* Records to process:
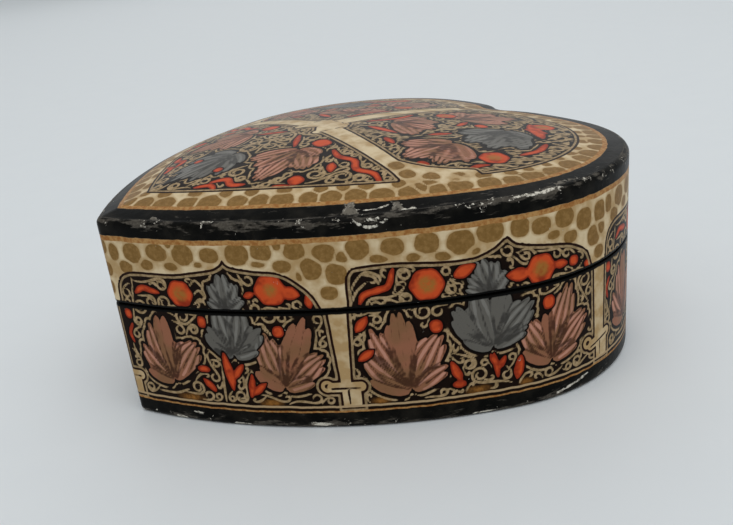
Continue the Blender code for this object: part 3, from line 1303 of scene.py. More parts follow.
* * *
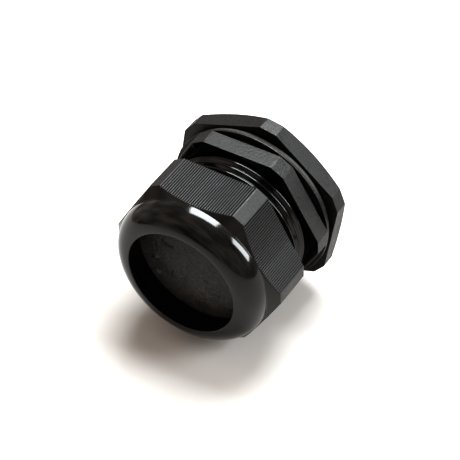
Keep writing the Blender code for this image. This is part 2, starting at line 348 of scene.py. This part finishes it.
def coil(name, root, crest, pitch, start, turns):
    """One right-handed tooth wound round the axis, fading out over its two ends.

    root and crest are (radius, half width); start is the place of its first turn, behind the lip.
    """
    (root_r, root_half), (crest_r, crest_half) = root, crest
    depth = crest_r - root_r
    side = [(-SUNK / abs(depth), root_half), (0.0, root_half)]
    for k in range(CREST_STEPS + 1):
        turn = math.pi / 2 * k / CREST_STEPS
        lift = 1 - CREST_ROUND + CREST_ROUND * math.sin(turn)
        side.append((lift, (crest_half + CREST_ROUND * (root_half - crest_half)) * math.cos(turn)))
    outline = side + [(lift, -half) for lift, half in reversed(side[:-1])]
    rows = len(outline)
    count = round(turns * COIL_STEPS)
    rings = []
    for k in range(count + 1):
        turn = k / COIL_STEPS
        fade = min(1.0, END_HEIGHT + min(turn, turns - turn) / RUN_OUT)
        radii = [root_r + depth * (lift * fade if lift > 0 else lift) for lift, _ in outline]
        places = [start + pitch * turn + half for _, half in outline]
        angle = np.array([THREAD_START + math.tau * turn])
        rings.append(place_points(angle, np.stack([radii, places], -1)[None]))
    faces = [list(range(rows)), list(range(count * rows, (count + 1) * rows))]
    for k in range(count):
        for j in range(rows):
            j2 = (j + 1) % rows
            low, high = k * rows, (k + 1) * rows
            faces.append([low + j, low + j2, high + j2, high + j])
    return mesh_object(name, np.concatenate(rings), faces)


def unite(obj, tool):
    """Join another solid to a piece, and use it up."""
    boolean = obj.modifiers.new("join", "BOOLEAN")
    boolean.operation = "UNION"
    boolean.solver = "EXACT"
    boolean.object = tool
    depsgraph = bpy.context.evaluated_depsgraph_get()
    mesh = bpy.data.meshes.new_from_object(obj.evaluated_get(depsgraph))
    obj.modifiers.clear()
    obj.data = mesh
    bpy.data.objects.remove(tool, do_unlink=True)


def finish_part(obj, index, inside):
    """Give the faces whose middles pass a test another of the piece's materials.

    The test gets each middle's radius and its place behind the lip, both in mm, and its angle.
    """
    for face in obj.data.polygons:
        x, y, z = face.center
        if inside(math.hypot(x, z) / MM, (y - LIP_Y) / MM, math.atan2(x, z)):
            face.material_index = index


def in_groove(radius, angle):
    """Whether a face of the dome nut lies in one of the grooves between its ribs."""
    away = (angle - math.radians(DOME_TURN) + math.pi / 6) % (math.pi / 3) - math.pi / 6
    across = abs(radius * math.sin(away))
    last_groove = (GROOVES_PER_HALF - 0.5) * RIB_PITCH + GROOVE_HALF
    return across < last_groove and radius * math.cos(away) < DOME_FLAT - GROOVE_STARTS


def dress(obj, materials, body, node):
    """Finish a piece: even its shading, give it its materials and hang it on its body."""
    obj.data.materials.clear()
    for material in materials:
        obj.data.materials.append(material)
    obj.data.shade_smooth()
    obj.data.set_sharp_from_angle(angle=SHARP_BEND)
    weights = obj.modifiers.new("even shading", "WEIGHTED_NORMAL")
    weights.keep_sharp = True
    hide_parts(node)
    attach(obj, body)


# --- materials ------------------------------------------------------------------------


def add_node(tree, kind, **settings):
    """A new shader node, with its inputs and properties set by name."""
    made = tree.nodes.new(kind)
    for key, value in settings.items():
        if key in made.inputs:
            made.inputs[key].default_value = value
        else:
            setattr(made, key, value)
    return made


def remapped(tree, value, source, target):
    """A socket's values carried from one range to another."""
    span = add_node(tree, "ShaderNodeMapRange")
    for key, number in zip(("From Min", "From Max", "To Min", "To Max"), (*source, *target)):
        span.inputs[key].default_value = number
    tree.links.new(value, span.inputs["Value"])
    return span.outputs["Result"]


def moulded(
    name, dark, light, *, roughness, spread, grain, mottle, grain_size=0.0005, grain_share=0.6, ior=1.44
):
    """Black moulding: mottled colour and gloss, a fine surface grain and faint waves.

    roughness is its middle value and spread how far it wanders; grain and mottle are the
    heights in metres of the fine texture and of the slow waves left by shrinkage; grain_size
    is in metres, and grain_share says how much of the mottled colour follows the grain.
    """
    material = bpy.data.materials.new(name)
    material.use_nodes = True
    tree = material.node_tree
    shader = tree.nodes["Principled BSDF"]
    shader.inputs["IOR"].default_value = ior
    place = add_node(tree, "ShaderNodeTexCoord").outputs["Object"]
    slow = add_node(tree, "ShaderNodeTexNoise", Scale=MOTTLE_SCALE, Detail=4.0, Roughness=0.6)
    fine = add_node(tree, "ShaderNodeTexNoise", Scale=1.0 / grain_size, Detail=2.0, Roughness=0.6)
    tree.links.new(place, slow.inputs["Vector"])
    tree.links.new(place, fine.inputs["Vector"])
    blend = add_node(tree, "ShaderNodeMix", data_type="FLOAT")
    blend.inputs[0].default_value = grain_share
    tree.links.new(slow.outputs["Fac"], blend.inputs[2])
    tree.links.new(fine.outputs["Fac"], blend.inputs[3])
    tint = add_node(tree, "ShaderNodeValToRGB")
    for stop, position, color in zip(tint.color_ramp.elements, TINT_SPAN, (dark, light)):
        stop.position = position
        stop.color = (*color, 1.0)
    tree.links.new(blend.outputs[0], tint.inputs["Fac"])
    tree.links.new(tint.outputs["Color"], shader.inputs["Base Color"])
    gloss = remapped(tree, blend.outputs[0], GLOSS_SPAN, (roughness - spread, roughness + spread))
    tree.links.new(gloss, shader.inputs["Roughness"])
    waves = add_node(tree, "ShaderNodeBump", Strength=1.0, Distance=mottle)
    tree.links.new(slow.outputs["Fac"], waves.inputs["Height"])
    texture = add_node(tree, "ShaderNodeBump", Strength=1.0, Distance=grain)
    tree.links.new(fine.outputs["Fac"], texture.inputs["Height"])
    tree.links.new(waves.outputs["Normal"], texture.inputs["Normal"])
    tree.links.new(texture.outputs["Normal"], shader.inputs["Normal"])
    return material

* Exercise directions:
Repeat the entries above verbatim, but only from the line that has "attach(obj, body)" down to the line that has "and faint waves.", inclusive.

* Completed exercise:
    attach(obj, body)


# --- materials ------------------------------------------------------------------------


def add_node(tree, kind, **settings):
    """A new shader node, with its inputs and properties set by name."""
    made = tree.nodes.new(kind)
    for key, value in settings.items():
        if key in made.inputs:
            made.inputs[key].default_value = value
        else:
            setattr(made, key, value)
    return made


def remapped(tree, value, source, target):
    """A socket's values carried from one range to another."""
    span = add_node(tree, "ShaderNodeMapRange")
    for key, number in zip(("From Min", "From Max", "To Min", "To Max"), (*source, *target)):
        span.inputs[key].default_value = number
    tree.links.new(value, span.inputs["Value"])
    return span.outputs["Result"]


def moulded(
    name, dark, light, *, roughness, spread, grain, mottle, grain_size=0.0005, grain_share=0.6, ior=1.44
):
    """Black moulding: mottled colour and gloss, a fine surface grain and faint waves.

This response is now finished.